What’s in Store?
At Chesapeake Contracting Group, there is a belief that “successful projects are the result of strong foundations.” Their strong foundations built on strong industry relationships have developed into a leading position in the construction of self-storage spaces in the Mid-Atlantic region.
CCG first entered the space building a 6-story, 140,000 square-foot self-storage space in Largo, Maryland. More opportunities quickly followed as CCG leadership realized they were ideally positioned for the type of work that the self-storage industry encompasses. According to Project Executive David Ginsberg, “we discovered that we are the right size, offer competitive pricing, and have the specialized subcontractors needed for these projects. It’s in our wheelhouse – we know what the issues are, and understand the systems involved. Our aggressive construction schedules, high quality and manner of conducting business have set us apart and paved a path to more and more self-storage projects.”
The industry took off in the 1960s, when growing consumerism led Americans to buy more stuff than they needed. Since then, self-storage businesses have steadily grown. It is estimated that currently 10.6% of households in the U.S. rent space in a self-storage facility – that’s approximately 13.5 million households. As demand for storage increased, so did demand for experienced construction teams who understood how best to manage the logistics of building in a difficult location, often where other projects could not be developed. Self-storage projects are generally a good fit for land that cannot support the highest use, since parking and accessibility are not critical elements.
The number of self-storage facilities nationwide grew to more than 60,000 in 2020 from around 47,000 in 2008, according to the research firm IBISWorld, contributing to a more professional industry. And as management and investment in self-storage evolved, so did facility design and construction. Once again, CCG was there, perfectly suited for the demand. “We are working on 5-7 story buildings that require some level of sophistication that we can uniquely provide. Many self-storage spaces are now designed to look more like attractive retail outlets than the original concept for the industry,” Ginsberg added.

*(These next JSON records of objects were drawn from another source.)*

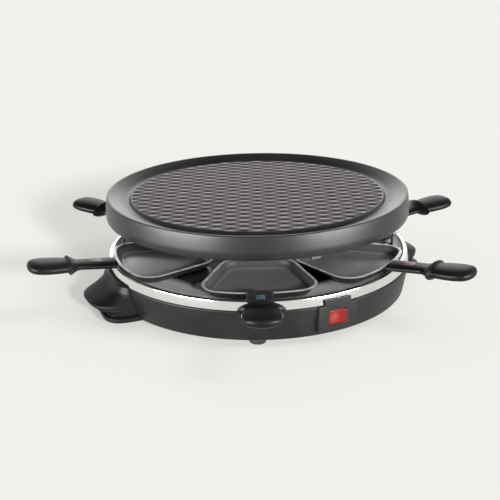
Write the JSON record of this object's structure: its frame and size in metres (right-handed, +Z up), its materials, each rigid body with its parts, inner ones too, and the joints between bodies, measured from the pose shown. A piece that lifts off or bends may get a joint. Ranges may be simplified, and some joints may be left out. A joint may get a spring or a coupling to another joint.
{
  "type": "raclette grill",
  "caption": "Round raclette grill: cast plate with lozenge grid above a heating element, with small pans that pull out over a steel dish in a black base with carrying handles and a switch.",
  "frame": {"origin": "on the ground below the centre of the base", "axes": "+Z up, -Y towards the rocker switch, +X along the longest extent, through the pans on the left and right"},
  "size_m": [0.4703, 0.4157, 0.106],
  "materials": {
    "base_moulding": "fine textured black plastic",
    "grip_moulding": "satin black heat-resistant plastic",
    "polished_steel": "polished stainless steel sheet",
    "coated_casting": "cast aluminium with dark non-stick coating",
    "coated_pan": "steel sheet with dark non-stick coating",
    "blackened_steel": "blackened steel strip",
    "zinc_plate": "zinc-plated steel",
    "element_sheath": "heat-browned steel tube",
    "aluminium_sheet": "plain aluminium sheet",
    "ceramic": "white steatite ceramic",
    "rubber": "black rubber",
    "red_lens": "clear red plastic over a lamp",
    "lamp_glass": "neon lamp glass",
    "brown_insulation": "brown heat-resistant insulation",
    "black_insulation": "black heat-resistant insulation",
    "blue_insulation": "blue heat-resistant insulation",
    "teal_marker": "teal plastic",
    "red_marker": "dark red plastic",
    "olive_marker": "olive plastic",
    "blue_marker": "blue plastic",
    "orange_marker": "orange plastic",
    "white_marker": "white plastic"
  },
  "bodies": {
    "grill": {"base_housing": "base_moulding", "bottom_cover": "base_moulding", "cable_inlet": "rubber", "carrying_handle_left": "grip_moulding", "carrying_handle_right": "grip_moulding", "cover_screw_1": "zinc_plate", "cover_screw_2": "zinc_plate", "cover_screw_3": "zinc_plate", "cover_screw_4": "zinc_plate", "element_bush": "ceramic", "element_clip_1": "zinc_plate", "element_clip_2": "zinc_plate", "element_clip_3": "zinc_plate", "foot_1": "rubber", "foot_2": "rubber", "foot_3": "rubber", "foot_4": "rubber", "heat_shield": "aluminium_sheet", "heating_element": "element_sheath", "indicator_lamp": "lamp_glass", "post_screw_1": "zinc_plate", "post_screw_2": "zinc_plate", "post_screw_3": "zinc_plate", "post_screw_4": "zinc_plate", "reflector_dish": "polished_steel", "rocker_pin": "zinc_plate", "support_post_1": "blackened_steel", "support_post_2": "blackened_steel", "support_post_3": "blackened_steel", "support_post_4": "blackened_steel", "support_ring": "blackened_steel", "switch_body": "base_moulding", "switch_housing": "base_moulding", "terminal_block": "ceramic", "thermal_fuse": "aluminium_sheet", "wire_fused": "black_insulation", "wire_live": "brown_insulation", "wire_neutral": "blue_insulation", "wire_switched": "black_insulation"},
    "plate": {"grill_plate": "coated_casting"},
    "rocker": {"rocker": "red_lens"},
    "front_left_pan": {"front_left_pan_tray": "coated_pan", "front_left_pan_handle": "grip_moulding", "front_left_pan_marker": "teal_marker"},
    "front_right_pan": {"front_right_pan_tray": "coated_pan", "front_right_pan_handle": "grip_moulding", "front_right_pan_marker": "red_marker"},
    "left_pan": {"left_pan_tray": "coated_pan", "left_pan_handle": "grip_moulding", "left_pan_marker": "olive_marker"},
    "right_pan": {"right_pan_tray": "coated_pan", "right_pan_handle": "grip_moulding", "right_pan_marker": "blue_marker"},
    "rear_left_pan": {"rear_left_pan_tray": "coated_pan", "rear_left_pan_handle": "grip_moulding", "rear_left_pan_marker": "orange_marker"},
    "rear_right_pan": {"rear_right_pan_tray": "coated_pan", "rear_right_pan_handle": "grip_moulding", "rear_right_pan_marker": "white_marker"}
  },
  "joints": [
    {"name": "grill_plate_lift", "type": "slide", "parent": "grill", "child": "plate", "axis": [0, 0, 1], "range_m": [0, 0.08]},
    {"name": "front_left_pan_slide", "type": "slide", "parent": "grill", "child": "front_left_pan", "axis": [-0.4267, -0.8635, 0.2689], "range_m": [0, 0.103]},
    {"name": "front_right_pan_slide", "type": "slide", "parent": "grill", "child": "front_right_pan", "axis": [0.4492, -0.852, 0.2689], "range_m": [0, 0.103]},
    {"name": "left_pan_slide", "type": "slide", "parent": "grill", "child": "left_pan", "axis": [-0.9579, 0.1007, 0.2689], "range_m": [0, 0.103]},
    {"name": "right_pan_slide", "type": "slide", "parent": "grill", "child": "right_pan", "axis": [0.9627, -0.0286, 0.2689], "range_m": [0, 0.103]},
    {"name": "rear_left_pan_slide", "type": "slide", "parent": "grill", "child": "rear_left_pan", "axis": [-0.5175, 0.8123, 0.2689], "range_m": [0, 0.103]},
    {"name": "rear_right_pan_slide", "type": "slide", "parent": "grill", "child": "rear_right_pan", "axis": [0.4961, 0.8256, 0.2689], "range_m": [0, 0.103]},
    {"name": "rocker_hinge", "type": "hinge", "parent": "grill", "child": "rocker", "pos_m": [0, -0.1507, 0.02505], "axis": [0, 0, 1], "range_deg": [0, 14]}
  ]
}
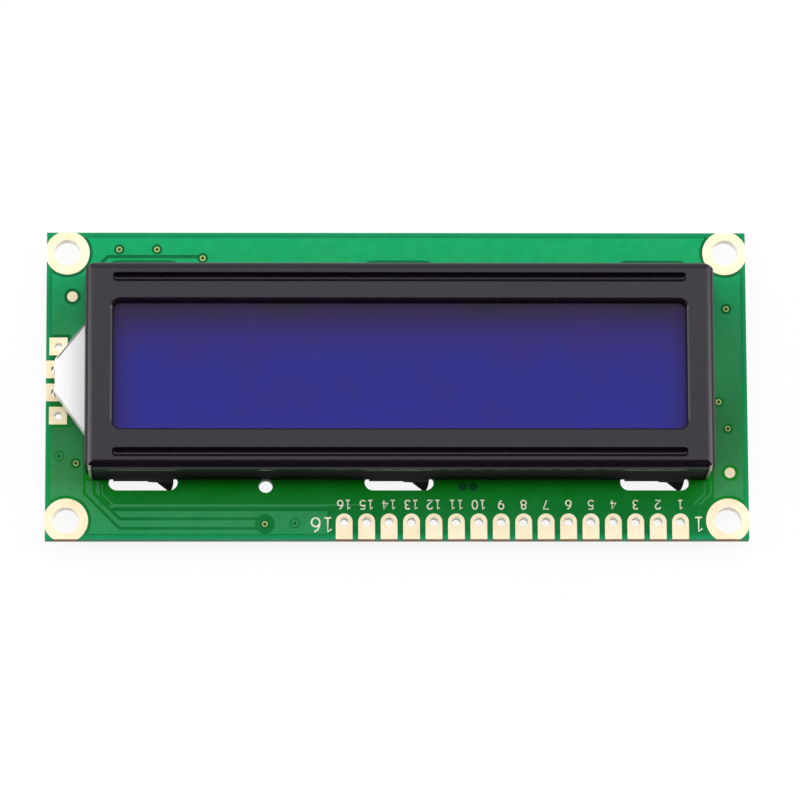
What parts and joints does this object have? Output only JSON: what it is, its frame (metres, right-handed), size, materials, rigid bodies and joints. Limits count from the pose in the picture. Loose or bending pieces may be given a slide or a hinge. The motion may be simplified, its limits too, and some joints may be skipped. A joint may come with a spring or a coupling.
{
  "type": "character lcd module",
  "caption": "Flat blue character display in a black folded sheet bezel on a green circuit board with corner mounting holes and a row of header holes.",
  "frame": {"origin": "centre of the four mounting holes, on the board's front face", "axes": "+X along the display, with the header row at the right of the lower edge; +Y across the board, away from the header row; +Z out of the display"},
  "size_m": [0.0798, 0.0355, 0.0101],
  "materials": {
    "board_mask": "satin green solder mask on laminate",
    "copper_mask": "satin green solder mask over copper",
    "gold_plate": "pale immersion gold",
    "via_mask": "mask over plated rings",
    "bezel_black": "glossy black on folded steel sheet",
    "polariser": "glossy deep blue film",
    "cell_glass": "clear glass",
    "seal": "cured epoxy",
    "contact_rubber": "layered silicone",
    "film_white": "white film",
    "guide_acrylic": "clear acrylic",
    "housing_white": "glossy white moulding",
    "lamp": "lamp with a yellow phosphor face",
    "tin": "bright tin",
    "cover_epoxy": "black epoxy",
    "resistor_black": "black glaze",
    "capacitor_tan": "tan ceramic"
  },
  "bodies": {
    "root": {"circuit_board": "board_mask", "front_copper": "copper_mask", "back_copper": "copper_mask", "mounting_hole_plating": "gold_plate", "header_hole_plating": "gold_plate", "backlight_hole_plating": "gold_plate", "via_plating": "via_mask", "test_dots": "gold_plate", "upper_contact_fingers": "gold_plate", "lower_contact_fingers": "gold_plate", "chip_lands": "tin", "bezel": "bezel_black", "front_polariser": "polariser", "front_glass": "cell_glass", "cell_seal": "seal", "rear_glass": "cell_glass", "rear_polariser": "polariser", "upper_contact_strip": "contact_rubber", "lower_contact_strip": "contact_rubber", "diffuser_film": "film_white", "light_guide": "guide_acrylic", "reflector_film": "film_white", "backlight_housing": "housing_white", "backlight_led": "lamp", "backlight_leads": "tin", "lead_solder": "tin", "controller_cover": "cover_epoxy", "driver_cover": "cover_epoxy", "chip_resistors": "resistor_black", "chip_resistor_ends": "tin", "chip_capacitors": "capacitor_tan", "chip_capacitor_ends": "tin"}
  },
  "joints": []
}
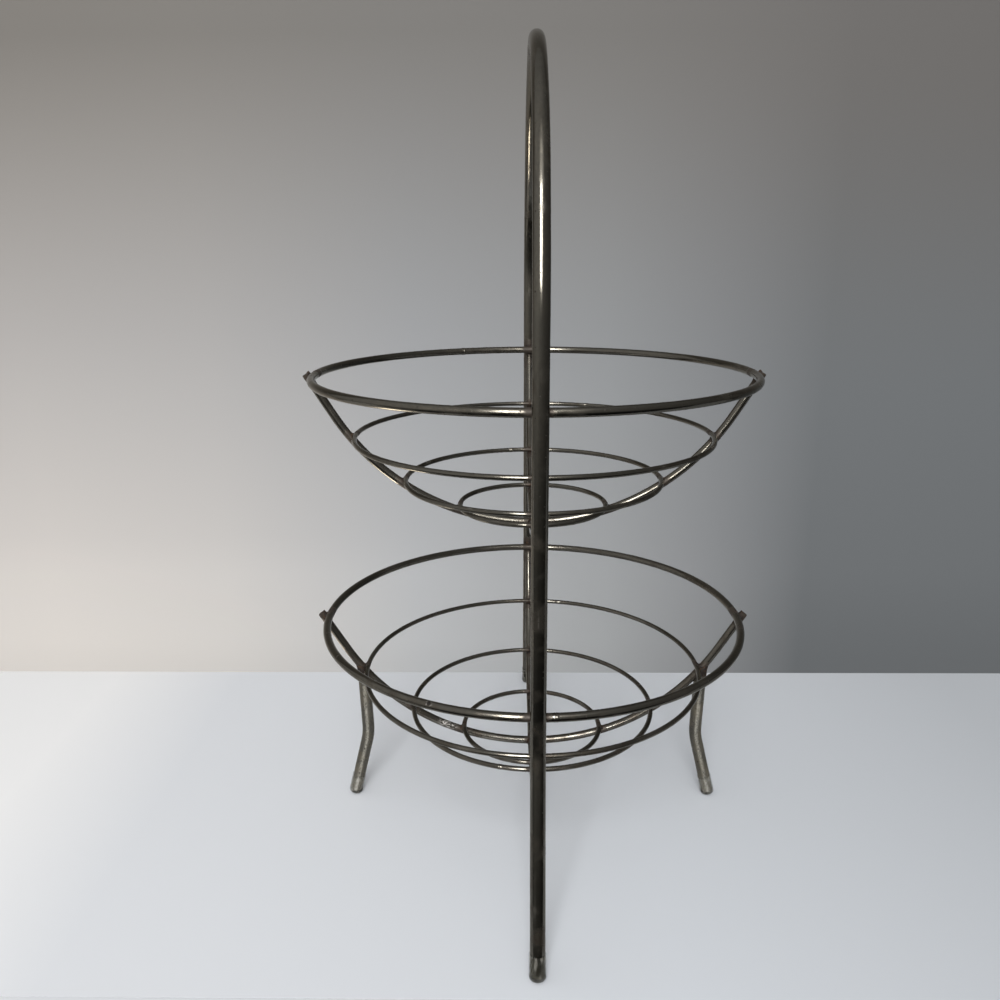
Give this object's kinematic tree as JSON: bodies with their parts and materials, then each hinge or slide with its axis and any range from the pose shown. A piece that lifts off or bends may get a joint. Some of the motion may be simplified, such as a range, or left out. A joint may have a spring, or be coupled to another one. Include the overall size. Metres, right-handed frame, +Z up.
{
  "type": "tiered basket stand",
  "caption": "Tiered wire basket stand: round open bowls held one above the other between the legs of a tall hoop that is also the carrying handle.",
  "frame": {"origin": "on the table, under the middle of the two bowls", "axes": "+Z up, the hoop and its two feet in the Y-Z plane with the front foot towards -Y, the two short side legs in the X-Z plane"},
  "size_m": [0.2768, 0.3272, 0.4692],
  "materials": {
    "aged_metal": "steel wire plated in antique pewter, half polished, with dark tarnish in specks",
    "weld_metal": "dull brown-black weld beads with traces of rust",
    "clear_plastic": "clear soft plastic, a little yellowed and scuffed"
  },
  "bodies": {
    "root": {"arch_frame": "aged_metal", "left_leg": "aged_metal", "right_leg": "aged_metal", "upper_rim": "aged_metal", "upper_large_ring": "aged_metal", "upper_middle_ring": "aged_metal", "upper_small_ring": "aged_metal", "upper_side_rib": "aged_metal", "upper_front_rib": "aged_metal", "upper_rear_rib": "aged_metal", "lower_rim": "aged_metal", "lower_large_ring": "aged_metal", "lower_middle_ring": "aged_metal", "lower_small_ring": "aged_metal", "lower_side_rib": "aged_metal", "lower_front_rib": "aged_metal", "lower_rear_rib": "aged_metal", "front_foot_cap": "clear_plastic", "rear_foot_cap": "clear_plastic", "left_foot_cap": "clear_plastic", "right_foot_cap": "clear_plastic", "upper_bowl_welds": "weld_metal", "lower_bowl_welds": "weld_metal", "arch_welds": "weld_metal", "leg_welds": "weld_metal"}
  },
  "joints": []
}
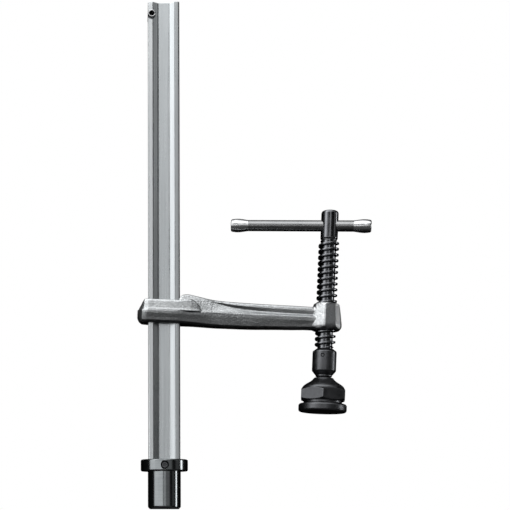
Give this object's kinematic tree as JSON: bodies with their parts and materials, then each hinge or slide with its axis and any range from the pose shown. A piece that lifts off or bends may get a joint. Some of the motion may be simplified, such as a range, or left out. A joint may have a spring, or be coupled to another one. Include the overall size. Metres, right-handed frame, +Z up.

There is continuing demand for commercial and personal self-storage space, driven by factors ranging from individuals who are moving or downsizing, increasing rental rates, and businesses using storing space while offices are closing. And as the country’s population continues a trend toward mobility, downsizing and renting, and vacancy levels sit at all-time lows, people simply need more space for their belongings. The CCG team is poised to continue growing this part of their business to meet the needs of a changing society and industry.